▶ _Exercise description_: Reproduce the following material exactly, including every line.

▶ _Extracted data_:
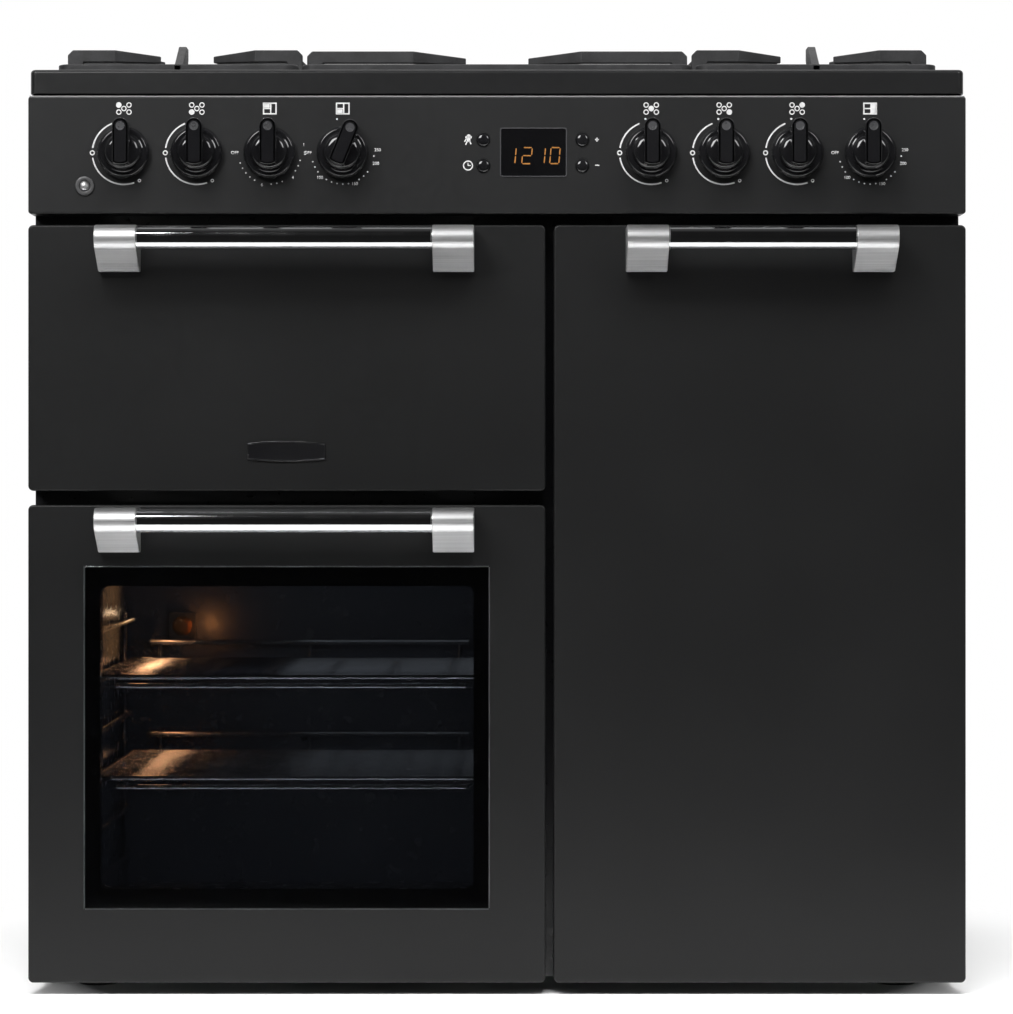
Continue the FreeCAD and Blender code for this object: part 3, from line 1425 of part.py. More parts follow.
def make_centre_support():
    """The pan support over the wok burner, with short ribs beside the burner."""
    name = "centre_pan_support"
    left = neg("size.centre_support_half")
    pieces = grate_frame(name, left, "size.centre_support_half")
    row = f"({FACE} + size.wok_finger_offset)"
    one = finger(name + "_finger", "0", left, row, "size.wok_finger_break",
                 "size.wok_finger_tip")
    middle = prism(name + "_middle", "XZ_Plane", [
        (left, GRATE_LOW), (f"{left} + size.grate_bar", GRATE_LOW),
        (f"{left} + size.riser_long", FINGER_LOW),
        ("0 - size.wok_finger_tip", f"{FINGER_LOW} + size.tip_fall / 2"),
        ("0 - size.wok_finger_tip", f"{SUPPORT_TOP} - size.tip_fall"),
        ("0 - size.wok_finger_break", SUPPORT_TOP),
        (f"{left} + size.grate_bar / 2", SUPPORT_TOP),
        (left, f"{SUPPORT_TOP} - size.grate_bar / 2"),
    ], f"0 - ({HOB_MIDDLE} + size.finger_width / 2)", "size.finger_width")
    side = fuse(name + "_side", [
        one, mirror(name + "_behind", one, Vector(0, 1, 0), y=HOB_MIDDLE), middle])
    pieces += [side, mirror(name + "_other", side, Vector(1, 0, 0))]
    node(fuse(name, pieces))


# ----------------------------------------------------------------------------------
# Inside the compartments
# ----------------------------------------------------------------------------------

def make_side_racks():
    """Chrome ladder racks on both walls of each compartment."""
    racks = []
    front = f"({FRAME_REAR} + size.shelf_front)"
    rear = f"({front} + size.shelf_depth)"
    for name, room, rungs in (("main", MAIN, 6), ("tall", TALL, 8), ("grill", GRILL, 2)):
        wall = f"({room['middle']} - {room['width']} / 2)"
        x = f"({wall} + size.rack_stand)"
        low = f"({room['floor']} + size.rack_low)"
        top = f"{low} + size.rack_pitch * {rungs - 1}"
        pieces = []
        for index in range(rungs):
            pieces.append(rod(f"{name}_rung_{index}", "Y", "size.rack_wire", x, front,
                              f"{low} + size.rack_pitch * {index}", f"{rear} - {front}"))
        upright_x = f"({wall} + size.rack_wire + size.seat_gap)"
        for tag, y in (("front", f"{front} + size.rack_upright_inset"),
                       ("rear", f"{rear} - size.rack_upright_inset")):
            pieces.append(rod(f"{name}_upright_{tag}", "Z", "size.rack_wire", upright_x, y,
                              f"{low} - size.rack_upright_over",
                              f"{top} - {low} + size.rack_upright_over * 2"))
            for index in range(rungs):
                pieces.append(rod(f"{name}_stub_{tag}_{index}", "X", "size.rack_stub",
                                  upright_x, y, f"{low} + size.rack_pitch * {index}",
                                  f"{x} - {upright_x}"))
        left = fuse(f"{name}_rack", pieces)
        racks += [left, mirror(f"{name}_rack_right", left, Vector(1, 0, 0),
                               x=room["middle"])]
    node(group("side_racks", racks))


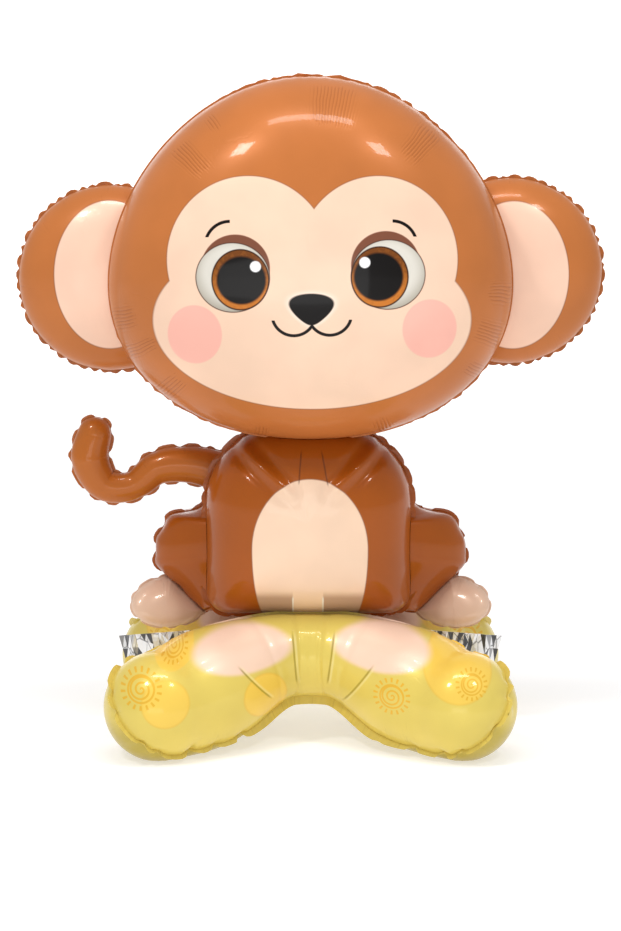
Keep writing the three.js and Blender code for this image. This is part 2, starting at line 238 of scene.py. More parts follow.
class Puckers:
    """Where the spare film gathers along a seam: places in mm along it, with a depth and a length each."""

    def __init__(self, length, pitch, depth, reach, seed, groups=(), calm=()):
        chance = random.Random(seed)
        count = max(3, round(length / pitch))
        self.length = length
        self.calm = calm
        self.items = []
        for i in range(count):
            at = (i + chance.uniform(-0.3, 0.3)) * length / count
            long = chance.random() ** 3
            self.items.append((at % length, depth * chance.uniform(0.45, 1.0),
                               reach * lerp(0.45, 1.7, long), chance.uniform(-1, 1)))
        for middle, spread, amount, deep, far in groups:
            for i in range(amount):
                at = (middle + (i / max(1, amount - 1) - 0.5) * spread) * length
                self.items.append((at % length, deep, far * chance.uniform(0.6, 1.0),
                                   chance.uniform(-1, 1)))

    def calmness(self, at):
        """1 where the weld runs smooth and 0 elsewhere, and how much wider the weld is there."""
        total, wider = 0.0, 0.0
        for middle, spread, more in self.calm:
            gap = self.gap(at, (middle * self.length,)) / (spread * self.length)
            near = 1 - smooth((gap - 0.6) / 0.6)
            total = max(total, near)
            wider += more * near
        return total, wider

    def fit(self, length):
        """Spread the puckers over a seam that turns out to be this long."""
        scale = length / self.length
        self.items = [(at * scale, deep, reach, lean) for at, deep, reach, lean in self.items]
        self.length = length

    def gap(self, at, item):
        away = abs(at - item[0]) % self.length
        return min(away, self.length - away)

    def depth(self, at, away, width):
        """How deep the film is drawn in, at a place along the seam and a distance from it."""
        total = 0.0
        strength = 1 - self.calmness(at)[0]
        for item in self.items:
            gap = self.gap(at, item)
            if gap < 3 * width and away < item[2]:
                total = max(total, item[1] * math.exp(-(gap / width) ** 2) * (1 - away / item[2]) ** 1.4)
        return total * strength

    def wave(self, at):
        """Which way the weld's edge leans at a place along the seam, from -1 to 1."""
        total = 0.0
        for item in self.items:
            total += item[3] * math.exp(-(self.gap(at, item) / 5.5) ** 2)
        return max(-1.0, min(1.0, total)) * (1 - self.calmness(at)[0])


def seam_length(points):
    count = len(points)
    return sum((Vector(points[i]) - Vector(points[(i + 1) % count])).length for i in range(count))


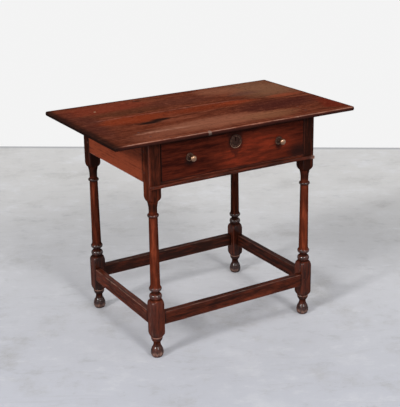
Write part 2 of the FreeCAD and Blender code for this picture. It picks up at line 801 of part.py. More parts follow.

▶ _Written response_:
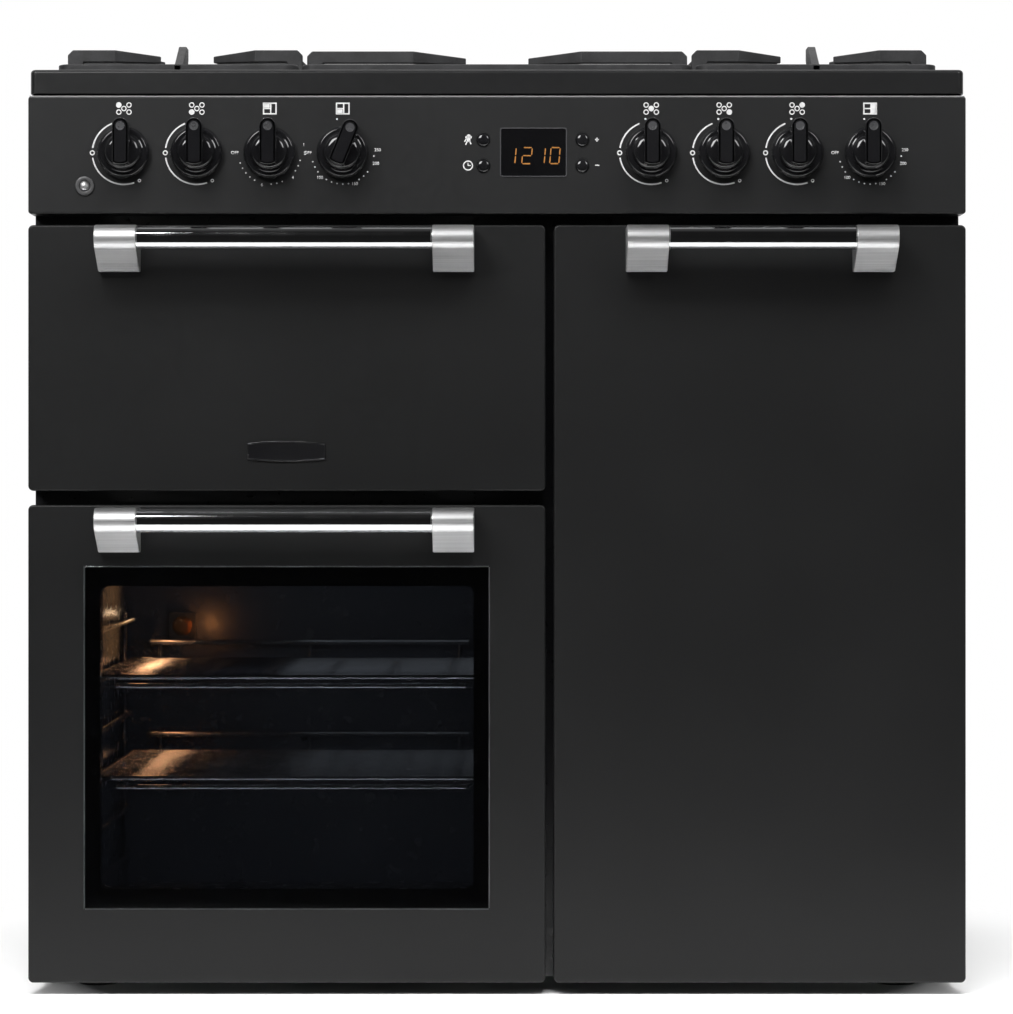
Continue the FreeCAD and Blender code for this object: part 3, from line 1425 of part.py. More parts follow.
def make_centre_support():
    """The pan support over the wok burner, with short ribs beside the burner."""
    name = "centre_pan_support"
    left = neg("size.centre_support_half")
    pieces = grate_frame(name, left, "size.centre_support_half")
    row = f"({FACE} + size.wok_finger_offset)"
    one = finger(name + "_finger", "0", left, row, "size.wok_finger_break",
                 "size.wok_finger_tip")
    middle = prism(name + "_middle", "XZ_Plane", [
        (left, GRATE_LOW), (f"{left} + size.grate_bar", GRATE_LOW),
        (f"{left} + size.riser_long", FINGER_LOW),
        ("0 - size.wok_finger_tip", f"{FINGER_LOW} + size.tip_fall / 2"),
        ("0 - size.wok_finger_tip", f"{SUPPORT_TOP} - size.tip_fall"),
        ("0 - size.wok_finger_break", SUPPORT_TOP),
        (f"{left} + size.grate_bar / 2", SUPPORT_TOP),
        (left, f"{SUPPORT_TOP} - size.grate_bar / 2"),
    ], f"0 - ({HOB_MIDDLE} + size.finger_width / 2)", "size.finger_width")
    side = fuse(name + "_side", [
        one, mirror(name + "_behind", one, Vector(0, 1, 0), y=HOB_MIDDLE), middle])
    pieces += [side, mirror(name + "_other", side, Vector(1, 0, 0))]
    node(fuse(name, pieces))


# ----------------------------------------------------------------------------------
# Inside the compartments
# ----------------------------------------------------------------------------------

def make_side_racks():
    """Chrome ladder racks on both walls of each compartment."""
    racks = []
    front = f"({FRAME_REAR} + size.shelf_front)"
    rear = f"({front} + size.shelf_depth)"
    for name, room, rungs in (("main", MAIN, 6), ("tall", TALL, 8), ("grill", GRILL, 2)):
        wall = f"({room['middle']} - {room['width']} / 2)"
        x = f"({wall} + size.rack_stand)"
        low = f"({room['floor']} + size.rack_low)"
        top = f"{low} + size.rack_pitch * {rungs - 1}"
        pieces = []
        for index in range(rungs):
            pieces.append(rod(f"{name}_rung_{index}", "Y", "size.rack_wire", x, front,
                              f"{low} + size.rack_pitch * {index}", f"{rear} - {front}"))
        upright_x = f"({wall} + size.rack_wire + size.seat_gap)"
        for tag, y in (("front", f"{front} + size.rack_upright_inset"),
                       ("rear", f"{rear} - size.rack_upright_inset")):
            pieces.append(rod(f"{name}_upright_{tag}", "Z", "size.rack_wire", upright_x, y,
                              f"{low} - size.rack_upright_over",
                              f"{top} - {low} + size.rack_upright_over * 2"))
            for index in range(rungs):
                pieces.append(rod(f"{name}_stub_{tag}_{index}", "X", "size.rack_stub",
                                  upright_x, y, f"{low} + size.rack_pitch * {index}",
                                  f"{x} - {upright_x}"))
        left = fuse(f"{name}_rack", pieces)
        racks += [left, mirror(f"{name}_rack_right", left, Vector(1, 0, 0),
                               x=room["middle"])]
    node(group("side_racks", racks))


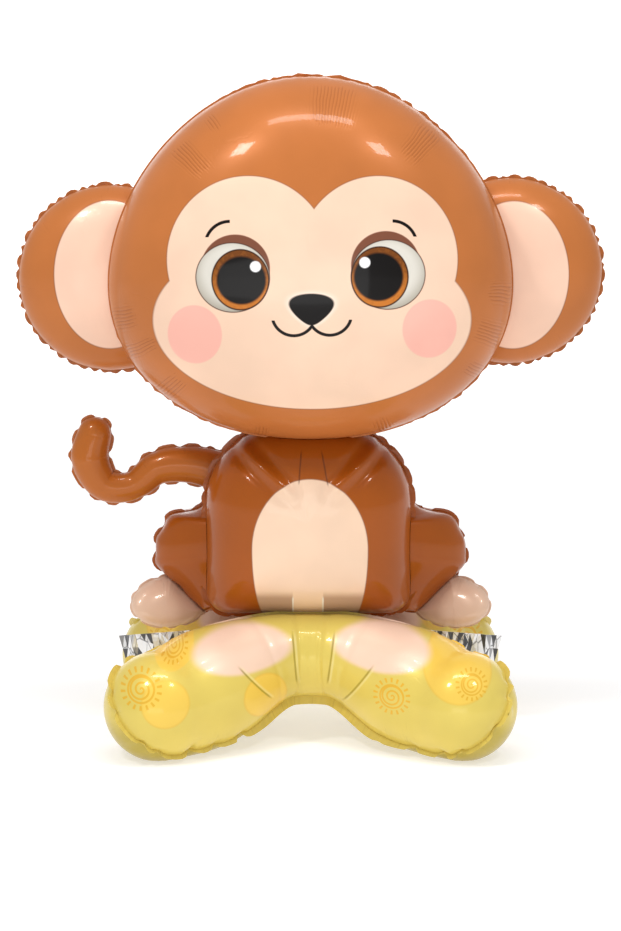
Keep writing the three.js and Blender code for this image. This is part 2, starting at line 238 of scene.py. More parts follow.
class Puckers:
    """Where the spare film gathers along a seam: places in mm along it, with a depth and a length each."""

    def __init__(self, length, pitch, depth, reach, seed, groups=(), calm=()):
        chance = random.Random(seed)
        count = max(3, round(length / pitch))
        self.length = length
        self.calm = calm
        self.items = []
        for i in range(count):
            at = (i + chance.uniform(-0.3, 0.3)) * length / count
            long = chance.random() ** 3
            self.items.append((at % length, depth * chance.uniform(0.45, 1.0),
                               reach * lerp(0.45, 1.7, long), chance.uniform(-1, 1)))
        for middle, spread, amount, deep, far in groups:
            for i in range(amount):
                at = (middle + (i / max(1, amount - 1) - 0.5) * spread) * length
                self.items.append((at % length, deep, far * chance.uniform(0.6, 1.0),
                                   chance.uniform(-1, 1)))

    def calmness(self, at):
        """1 where the weld runs smooth and 0 elsewhere, and how much wider the weld is there."""
        total, wider = 0.0, 0.0
        for middle, spread, more in self.calm:
            gap = self.gap(at, (middle * self.length,)) / (spread * self.length)
            near = 1 - smooth((gap - 0.6) / 0.6)
            total = max(total, near)
            wider += more * near
        return total, wider

    def fit(self, length):
        """Spread the puckers over a seam that turns out to be this long."""
        scale = length / self.length
        self.items = [(at * scale, deep, reach, lean) for at, deep, reach, lean in self.items]
        self.length = length

    def gap(self, at, item):
        away = abs(at - item[0]) % self.length
        return min(away, self.length - away)

    def depth(self, at, away, width):
        """How deep the film is drawn in, at a place along the seam and a distance from it."""
        total = 0.0
        strength = 1 - self.calmness(at)[0]
        for item in self.items:
            gap = self.gap(at, item)
            if gap < 3 * width and away < item[2]:
                total = max(total, item[1] * math.exp(-(gap / width) ** 2) * (1 - away / item[2]) ** 1.4)
        return total * strength

    def wave(self, at):
        """Which way the weld's edge leans at a place along the seam, from -1 to 1."""
        total = 0.0
        for item in self.items:
            total += item[3] * math.exp(-(self.gap(at, item) / 5.5) ** 2)
        return max(-1.0, min(1.0, total)) * (1 - self.calmness(at)[0])


def seam_length(points):
    count = len(points)
    return sum((Vector(points[i]) - Vector(points[(i + 1) % count])).length for i in range(count))


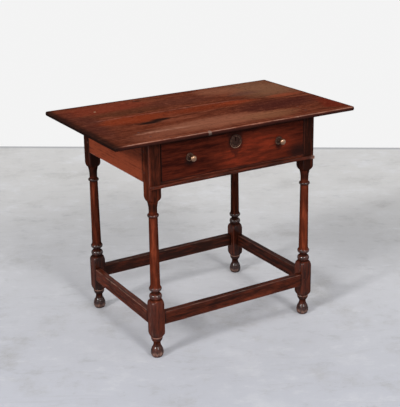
Write part 2 of the FreeCAD and Blender code for this picture. It picks up at line 801 of part.py. More parts follow.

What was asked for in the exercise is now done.